近畿圏には彼とわたしの共通の友人が何人かいて、それぞれ彼の事業に好き勝手なことを言っていた。大人になってからの友達と言ったって、そういうところは大学サークルのようなものだと思う。目立った動きがあれば褒めそやしたり腐したり、人間なんて勝手なもので、論評だけはみんな一人前だった。そうしていくつかの意見に触れるうちに、あるとき突然、彼の言ったことの意味が分かった。

面白いと思うものだって変わったっていいんだよ。

面白いと思うものが変わるというのは、それまで大切だったものが大切じゃなくなる、ということと同義だ。わたしはずっと昔の子どもの頃に、事情があって地域の相談学級に通い半年でそこを離脱したことがあった。本来の在籍校に戻るというわたしのチャレンジを、相談学級の教職員を始めとした周りの大人は全力で心配し、人によっては止めようとした。関わりのあった同級生は、恨み言を言ったり引き止めにかかったり、あるいはおずおずと、ずっと友達でいようね、などと言ってきた。若いと言う以上に幼かったわたしは、それらすべてに心の底から辟易し、数日前まで仲良くしていた彼等の目を一切見なくなった。
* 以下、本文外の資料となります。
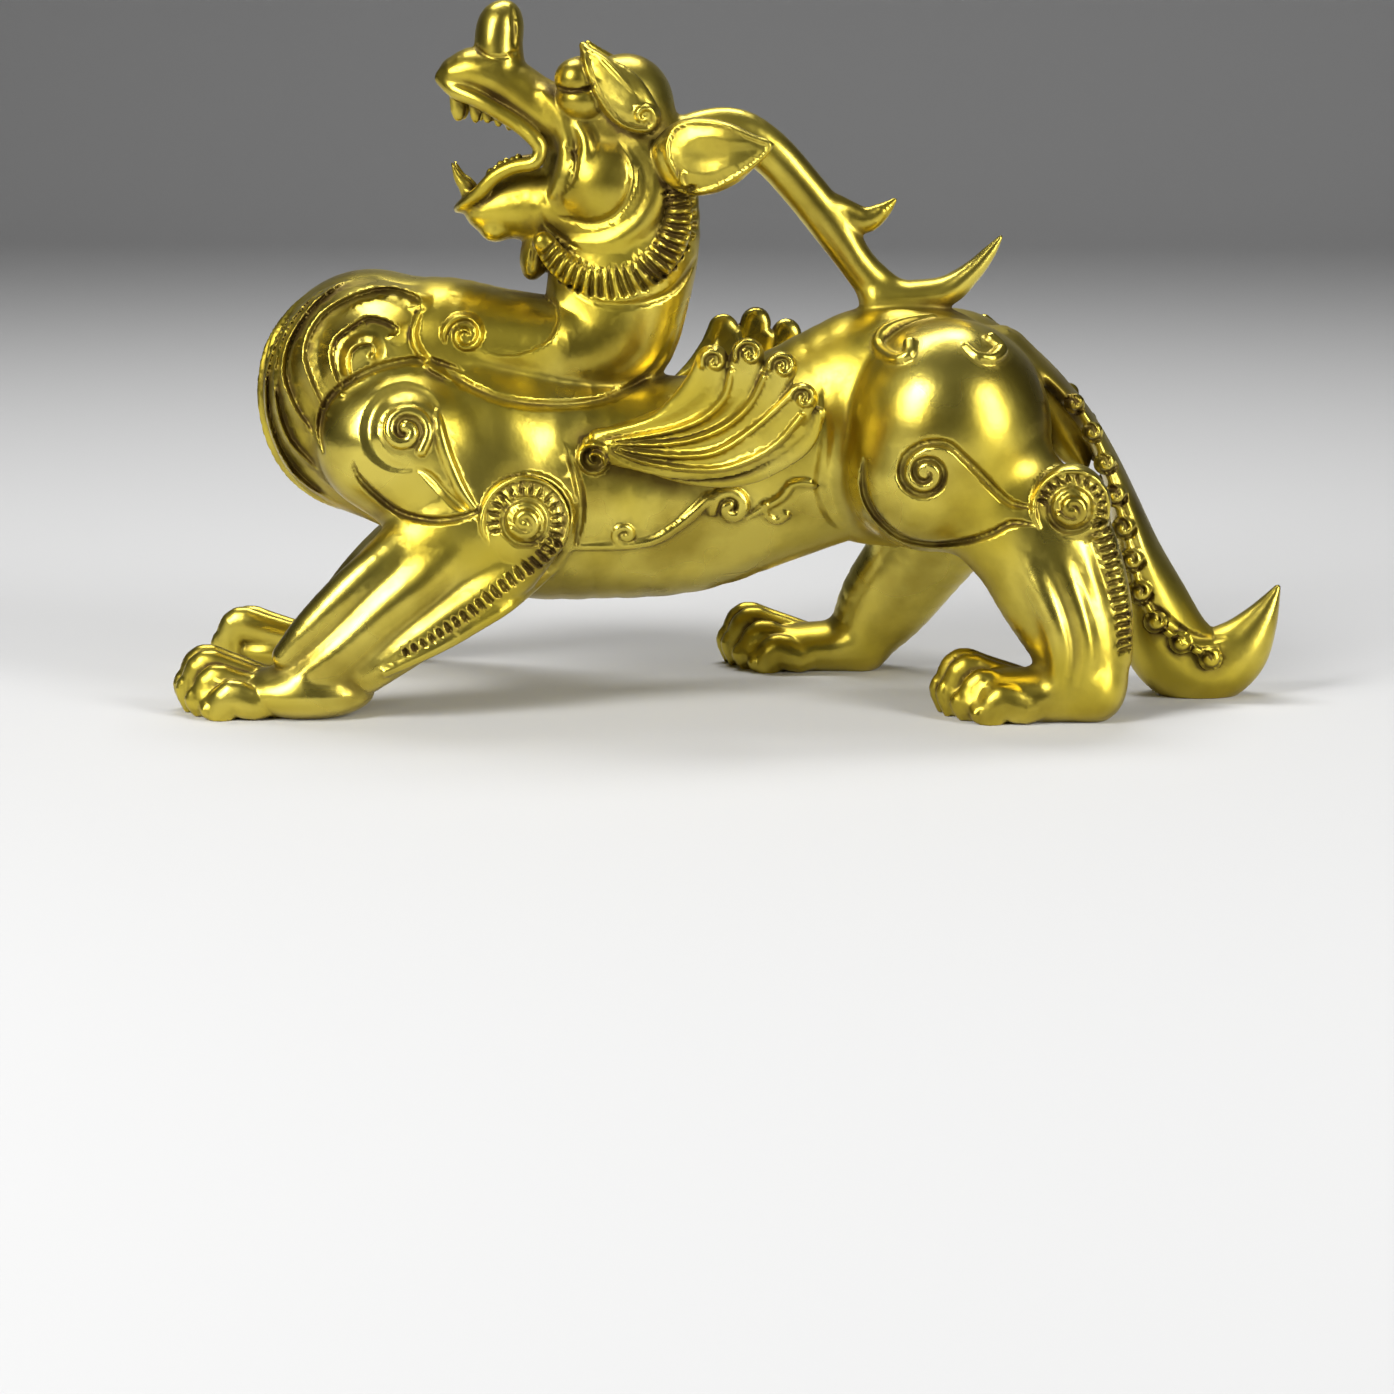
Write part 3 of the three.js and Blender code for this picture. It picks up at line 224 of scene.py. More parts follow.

そこまで過激じゃなかったとしても、「変わる」というのは本質的にはそういうことなのだと思う。わたしは変わったんじゃなくて、変化を保留にしただけだ、とそのときに薄く気づいた。でもいつかは変わらなくちゃいけない。変わらなくちゃいけない部分が自分にあると分かったから、東京を離れたのだ、と思った。

昨今言われがちな「人生を変えたいなら付き合う人間を変えろ」とかいう自己啓発セミナーみたいなフレーズは、わたしはとても野蛮だと思うし、原因と結果を混同しているとも思う。けど、何かに対して面白いと思う気持ち、愛着を持つ気持ちが変わってしまう可能性も含めて、わたしたちは少しずつ変容する。生きている限り、意図的であるとないとに関わらず、そういうふうにしてヒトは人生を更新していくのだと思う。